De Europese Commissie en Canada zijn de kritiek deels tegemoetgekomen in het CETA-verdrag, zo zegt Ferdi De Ville, Gents docent Europese politiek, gespecialiseerd in handelsbeleid. “De leden van het tribunaal komen uit een vaste lijst, en mogen niet optreden als advocaat in andere geschillen”, zegt De Ville. “Dat verkleint de kans op belangenvermenging. Bovendien is er voortaan beroep mogelijk tegen een uitspraak van het tribunaal, wat de rechtszekerheid bevordert. En de voorwaarden om een zaak aanhangig te maken, zijn scherper omschreven.”

Specialisten

Volgens de tegenstanders volstaan de aanpassingen niet. De Europese lidstaten zijn geen ontwikkelingslanden. Waarom maken multinationals dan geen gebruik van de lokale rechtbanken? Als de bakker om de hoek inkomensverlies lijdt door een overheidsbeslissing, moet hij toch ook naar de lokale rechtbank? Waarom een voorkeursbehandeling voor de multinational?

De Ville voelt wel wat voor die argumenten. “Een aparte rechtbank voor buitenlandse bedrijven geeft munitie aan de vele mensen die menen dat de globalisering alleen in het voordeel van de multinationals speelt.”

Maar zo’n internationaal tribunaal met onafhankelijke en vaste rechters kan toch net zo streng zijn als een binnenlandse rechtbank, zo niet strenger? “Als dat zou blijken, zullen bedrijven geen gebruik meer maken van het tribunaal”, zegt De Ville. “Als de leden van het tribunaal te streng zijn, zal het systeem ophouden te bestaan, en zijn ze hun baan kwijt. Ze zullen dus waarschijnlijk niet strenger zijn voor buitenlandse investeerders dan een binnenlandse rechter.”

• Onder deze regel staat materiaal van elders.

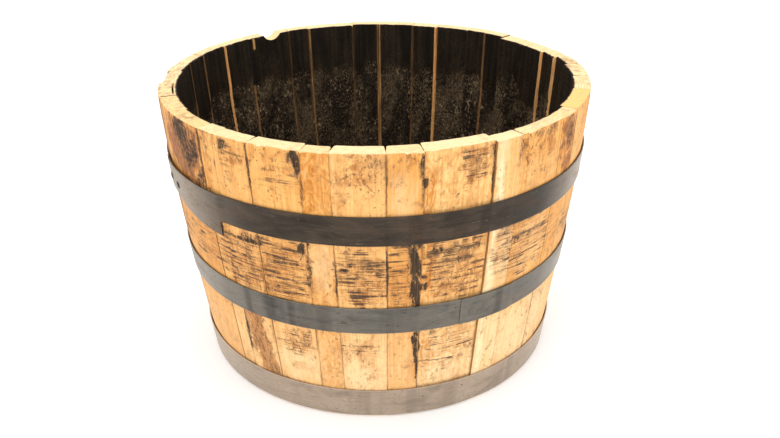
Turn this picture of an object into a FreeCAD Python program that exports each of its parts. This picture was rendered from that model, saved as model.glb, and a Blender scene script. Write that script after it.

Bovendien zal het tribunaal bestaan uit specialisten in internationaal investeringsrecht, die minder thuis zijn in onze lokale wetgeving. “Dat dreigt hun oordeel te verengen”, zegt De Ville. “Binnenlandse rechters zijn opgeleid in ons rechtssysteem en kunnen daarom evenwichtiger oordelen.”

Pernod Ricard

Ook bij de TTIP-onderhandelingen heeft de Europese Commissie aanpassingen op tafel gelegd voor investeringsbescherming voor buitenlandse bedrijven, voorlopig zonder resultaat. De Europese voorstellen volgen de aanpassingen in het CETA-verdrag, terwijl een tegenvoorstel van de Amerikanen grotendeels het oude systeem van belangenbescherming volgt. De twee partijen blijven lijnrecht tegenover elkaar staan.

“Aparte tribunalen voor buitenlandse bedrijven kunnen op een voorkeursbehandeling lijken, maar voor Europese ondernemingen in de VS zijn ze zeker geen luxe”, waarschuwt een Europese bron dicht bij de TTIP-onderhandelingen. “Er zijn gevallen waarbij Europese bedrijven geen verhaal kunnen halen bij rechtbanken in de VS. De Europese drankengroep Pernod Ricard heeft twintig jaar lang zijn merk Havana Club niet kunnen gebruiken op de Amerikaanse markt. Door retroactieve wetgeving over intellectuele eigendom kon een Amerikaanse concurrent aan de haal gaan met het merk. De lokale rechtbanken konden niets doen. Een systeem van belangenbescherming blijft nodig.”

Liberalisering

Hoe de exacte clausules in de verdragen er ook zullen uitzien, het effect op het terrein is altijd onzeker. “Je weet vooraf nooit hoe bepaalde maatregelen zullen uitdraaien in de praktijk”, zegt De Ville. “Vergelijk het met de liberalisering van de kapitaalmarkten en financiële diensten zo’n twintig, dertig jaar geleden. Dankzij de liberalisering konden multinationals dreigen met een verhuis naar het buitenland, en zo belastingvoordelen afdwingen. Uiteraard is dat nooit de expliciete bedoeling geweest van de wetgever, maar het is wel gebeurd. Datzelfde, het de facto bevoordelen van multinationals, kan ook gebeuren met CETA of TTIP.”